What? You could have progressive immigration laws, but be undesirable for immigrants. You could have not enough influx of immigrants to make up for declining birth rates. You’re assuming that progressive immigration laws=more immigrants.

Obviously immigration is zero sum globally. But there is more than one country on earth. And migration isn’t frictionless.

What i mean is that could you imagine a country decide that it should reduce it’s population in order to increase its standard of living? Which means, by it’s nature, reducing (but not necessarily ending) immigration? Or do you think it’s impossible for a shrinking country to raise its standard of living? Or do you think it’s better if the country grows even if the average standard of living declines? Or that the country grows and the standard of living increases, regardless of the environmental consequences?

That is not a thing which is at all evident to me, sorry. And doubling down on I have not read his book but I know it is stupid because I did read the jacket leaf is pretty fucking bizarre, I have to say. Me, not having read his book, I don’t know if it is stupid or not.

Underneath the layer of dumb ideas there is supposed to be a hidden smart idea. Which no one has been willing to state yet. For my part I’m dying of excitement here; I’m incredibly eager for this hidden gem of logic to be revealed. The anticipation is killing me.

What in the name of god are you talking about? That tangent into energy policy is so far out in left field that I really can’t respond.

I guess we will have to agree to disagree, but I see no reason why we can’t CLEANLY continue providing resources for a growing population.

Is Japan’s standard of living declining?

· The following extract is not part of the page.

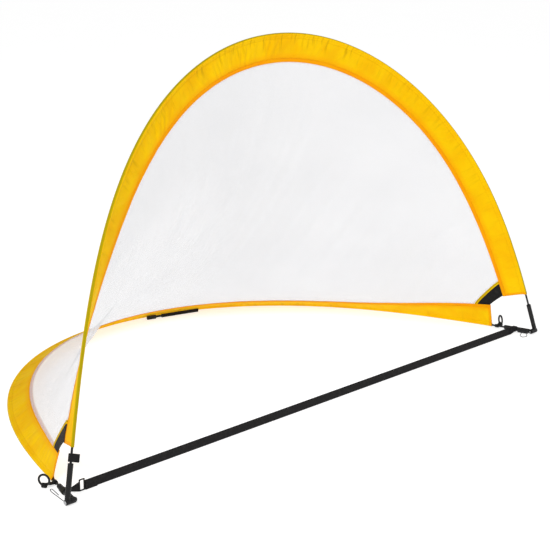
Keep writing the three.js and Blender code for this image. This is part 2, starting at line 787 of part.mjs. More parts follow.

I have no idea, but I would be surprised to learn that was the case. I imagine that it is rising at more or less the same rate as that of the rest of the industrialized world.

I mean the issue with environmentalism is dealing with externalities. What i’m just throwing up directly here are the sources of the bottlenecks of those externalities.

If you think we can create a 100% green economy and still have a growing population, great! That’s step one, let’s do that. But let’s not say “let’s have a constantly growing population” and figure out that annoying green stuff later.

I do think that, but since we are way out in hypothetical land talking about some future growth in American population or world population I’m not sure it’s really on-topic to stop and figure it out right now. For the sake of a future-population hypothetical discussion, I think we can hand-wave it off as opposed to having to stop to solve it before we can discuss population growth.

If you believe that all population growth is problematic because the environmental issues aren’t solved and you fear they are unlikely to be solved, then I can respect that. But not agree with it.

It is apparent that, at all times, Matthew Yglesias being a pundit, he must be totally serious and only ever propose policies that are entirely realizable and never try to stimulate thinking by suggesting anything outside the boundaries of conventional thought.

I can’t really parse this. Economies aren’t zero sum. Increasing population does not, in general, lead to reduced standard of living. More often, the opposite. The environmental consequences of increased standard of living are hard to quantify, but the thinking is pernicious. I mean yeah, there’s a link between population and standard of living and energy consumption on a global scale, but how fine grained is it? Does density matter? Are there countries that do this better than others? Should we deliberately try to reduce people’s standard of living? Whose?

Certainly if one decides that Matthew Yglesias is stupid, it’s easy to justify that decision. If one decides he’s worth consideration, such consideration generally turns out to have merit.

I mean those are all great questions, and have a range of answers. But it’s not pernicious to understand the environmental costs of population growth and standard of living - in fact it’s absolutely essential. Just because, even in America where most people don’t apparently “see” the costs but many still believe environmentalism is a good idea, don’t really follow through with the deeper conclusions understand that means. (Just like recycling was both a scam by plastic producers and something that China was happy to buy from us… until they didn’t, and now nobody is able to recycle anything anymore, because recycling economics don’t actually make sense. Figuring out how to recycle economically is looking reality square in the face, rather than exporting to another country where it magically disappears).

I mean just setting aside land use, or the scouring of the oceans, deforestation in the Amazon, ect. Just energy. Energy use worldwide is literally linear with population. So… you’ve got to deal with that. If you don’t want to deal with that, that’s fine… but you don’t really buy into the environmental arguments, not really. You just figure it will all work itself out, somehow.

If you take environmentalism seriously though, you can’t just handwave away growth as the answer.